# Instruction:
Copy exactly, please, the lines of the data from its start through the line containing "seams they share.".

# Supplied material:
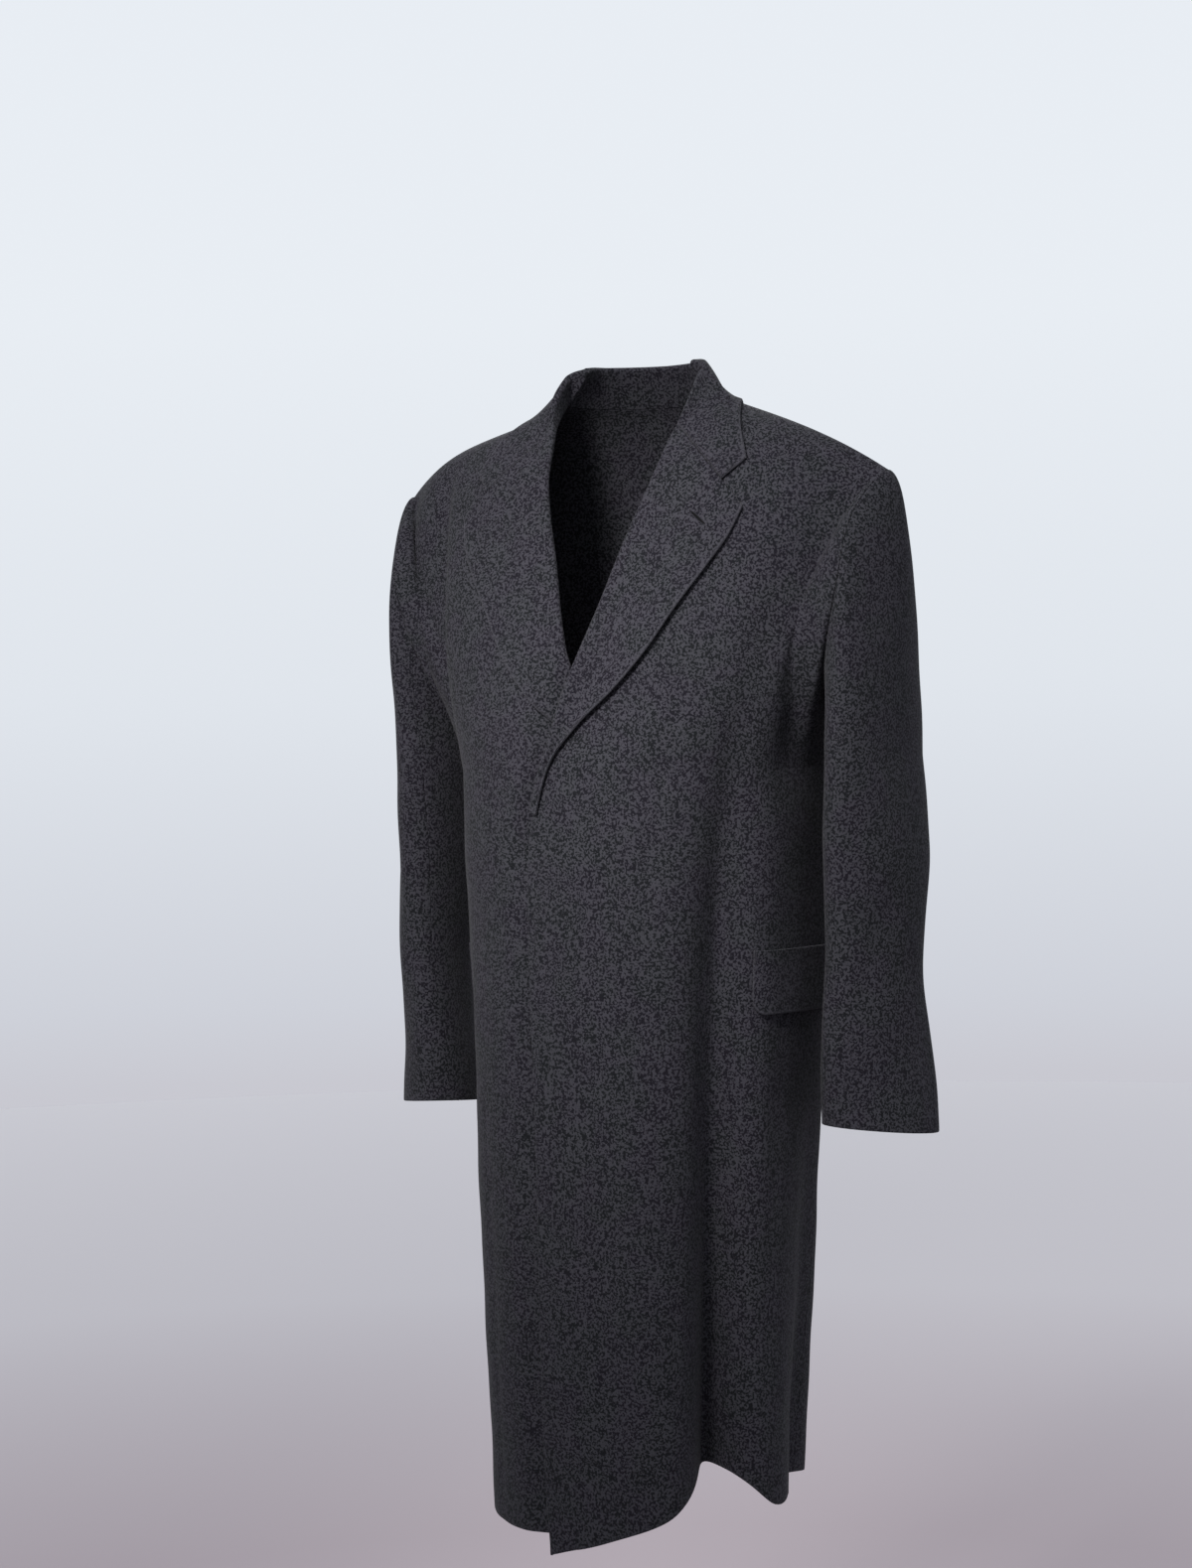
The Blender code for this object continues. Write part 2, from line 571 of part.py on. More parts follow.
def facings(body, places, sleeve, turns):
    """Which way body and sleeve face at every grid point, agreed along the seams they share.

    Also how much each border point has to be drawn inward for the seam gap.
    """
    body_faces = softened(normals(body))
    body_faces[:, -1, 0] = 0
    sleeve_faces = softened(normals(sleeve))
    sleeve_faces[:, [0, -1]] = unit(sleeve_faces[:, :1] + sleeve_faces[:, -1:])

    border = body_faces[-1].copy()
    front = places <= 1
    back = (places >= 4) & (places <= 5)
    armhole = (places >= 1) & (places <= 4)
    armhole_at = np.interp(places[armhole], [1, 2, 3, 4], [0, 180, SIDE_SEAM_TURN, 360])
    from_sleeve = at_turns(armhole_at, turns, sleeve_faces[-1])
    other = border.copy()
    front_share, back_share = places[front], 5 - places[back]  # along the shoulder seam
    for k in range(3):
        other[front, k] = np.interp(front_share, back_share[::-1], border[back][::-1, k])
        other[back, k] = np.interp(back_share, front_share, border[front][:, k])
    other[armhole] = from_sleeve
    met = facing(border, other)
    tip = unit(border[places == 1][0] + border[places == 4][0] + from_sleeve[0])
    met[(places == 1) | (places == 4)] = tip
    met[places > 5] = border[places > 5]
    met[(front | back) & (places > 0) & (places != 5), 1] = 0
    met = unit(met)

    valley = 0 * places
    valley[armhole] = np.maximum(0, -dot(border[armhole], from_sleeve)[:, 0])
    sleeve_met = facing(sleeve_faces[-1], at_turns(turns, armhole_at, border[armhole]))
    sleeve_met[turns == 0] = tip
    sleeve_valley = at_turns(turns, armhole_at, valley[armhole][:, None])[:, 0]
    for faces, border_faces in ((body_faces, met), (sleeve_faces, sleeve_met)):
        faces[-1] = border_faces
        faces[-2] = unit(2 * faces[-1] + faces[-2] + faces[-3])
        faces[-3] = unit(faces[-2] + 2 * faces[-3] + faces[-4])
    body_faces[:, -1, 0] = 0
    return body_faces, valley, sleeve_faces, sleeve_valley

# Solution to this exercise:
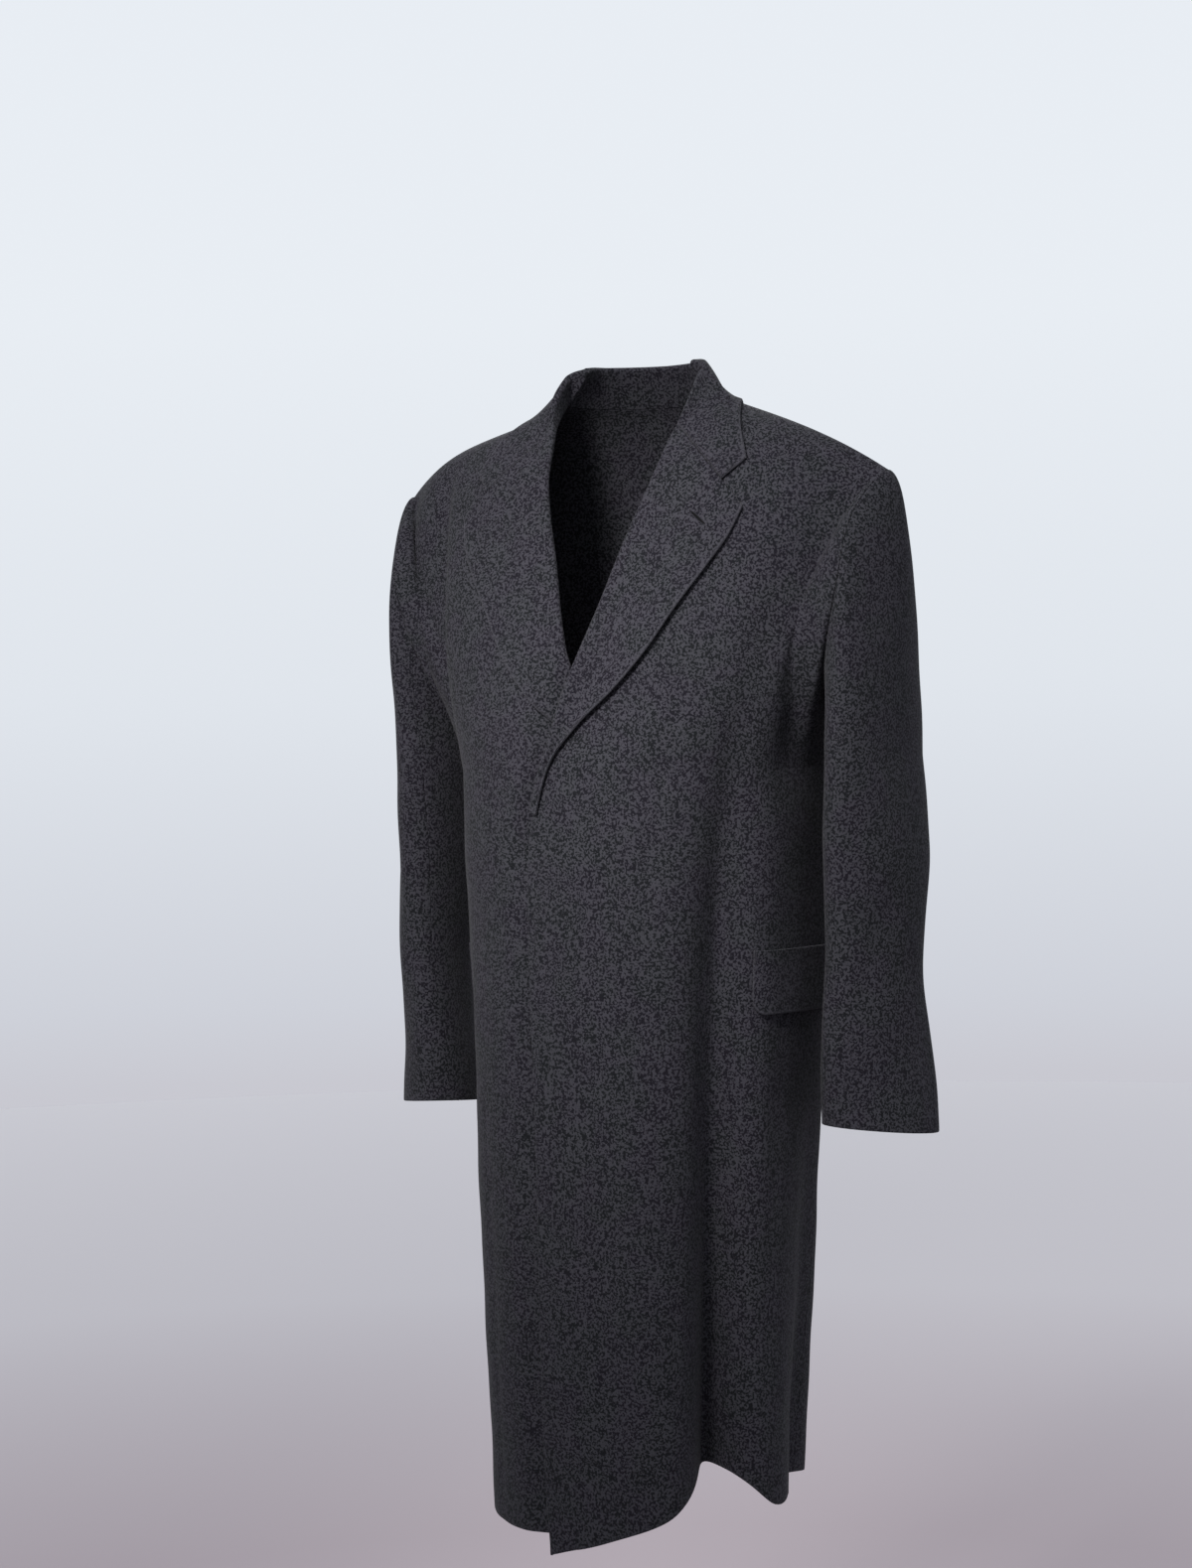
The Blender code for this object continues. Write part 2, from line 571 of part.py on. More parts follow.
def facings(body, places, sleeve, turns):
    """Which way body and sleeve face at every grid point, agreed along the seams they share.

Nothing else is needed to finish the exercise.